The mammoth in the room that raises the costs of doing business and living in Downtown Salisbury: The Fibrant Debacle.  Your taxes, water and sewer bill, and fees rocket skyward because of the Fibrant Debacle.  And it gulps freely from the city’s withering city services.

People don’t want to come to blighted and vacancy-filled areas. It bums them out. It’s like going to an Ebola ward. Most people don’t want to see suffering. It’s a downer to visit a hapless ghosttown where you pre-morn what business is going to shut down next.

Because 27.2% of Salisbury population lives below the poverty line there is little spendable income Few people buy over-priced recycled goods, bric-a-brac, junktique, or anything list price.

Little parking available due to a scarcity of parking lots. Many parking slots taken up by shop owners.

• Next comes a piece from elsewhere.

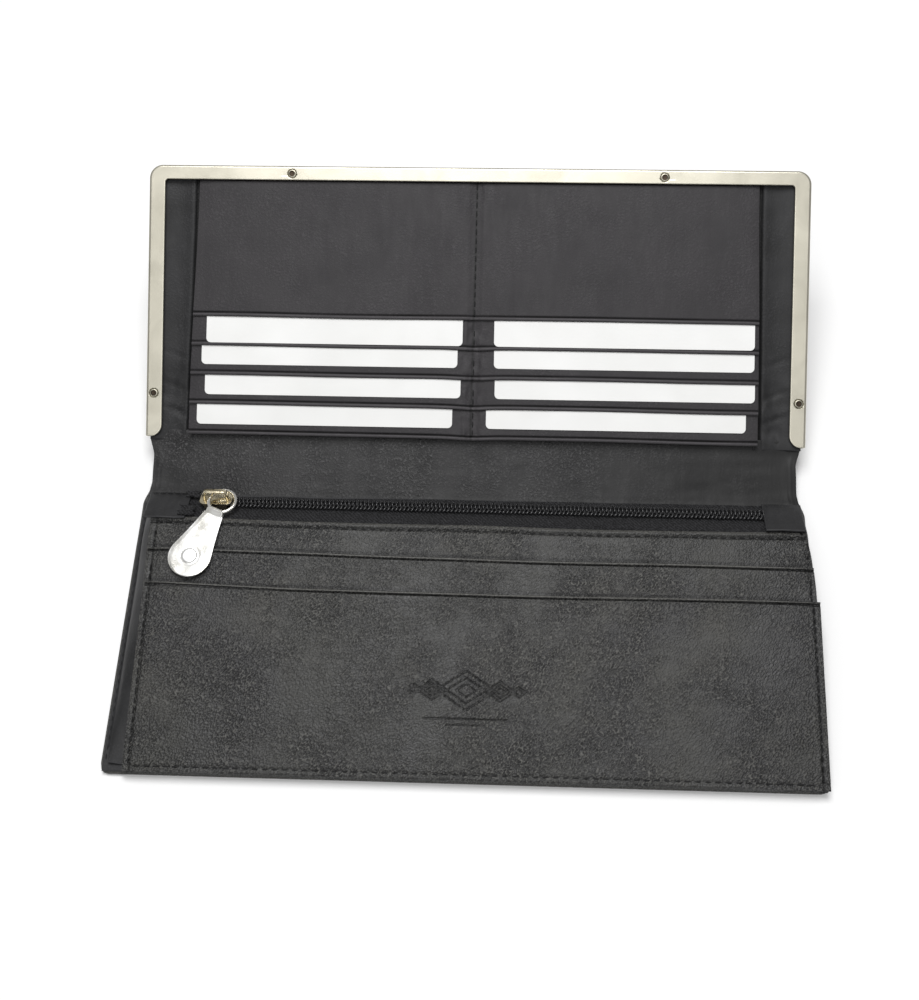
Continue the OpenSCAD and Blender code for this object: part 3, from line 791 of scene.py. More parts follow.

Anti-business historic codes. In a town with not a whole lot of tangible history (Save for older buildings lacking any real history taking place in them) Salisbury’s historic preservation groups exert excessive control over building and signage codes, crimping what businesses can do and making it more expensive to set up shop.

A lack of basic business savvy and a well-thought out business plan. Raw business rookies, following their dream of owning a business in an area where its the “survival of the fittest”, is a recipe for failure. Get a heavy dose of mentoring from experienced business persons, avail yourself of the SBA, and develop a well-structured business plan.

Nobody wants to bother with stores that close promptly at 5 p.m. People like to go to stores after work. When they see nothing is open after 5 p.m., they don’t bother coming back.

Let’s face it–nobody, but nobody wants to pay list price. That’s why everybody goes shopping on the internet or travels out of Rowan County to Concord Mills, Huntersville, Afton Ridge, Winston-Salem, Mooresville, or even Charlotte to do their purchasing. They are more liable to find what they want on the internet or in big box chain stores at inexpensive prices. Shoppes-at-the-Summit helped some in stemming retail leakage out of the area.

Be Alert and Aware–Stay safe this Christmas!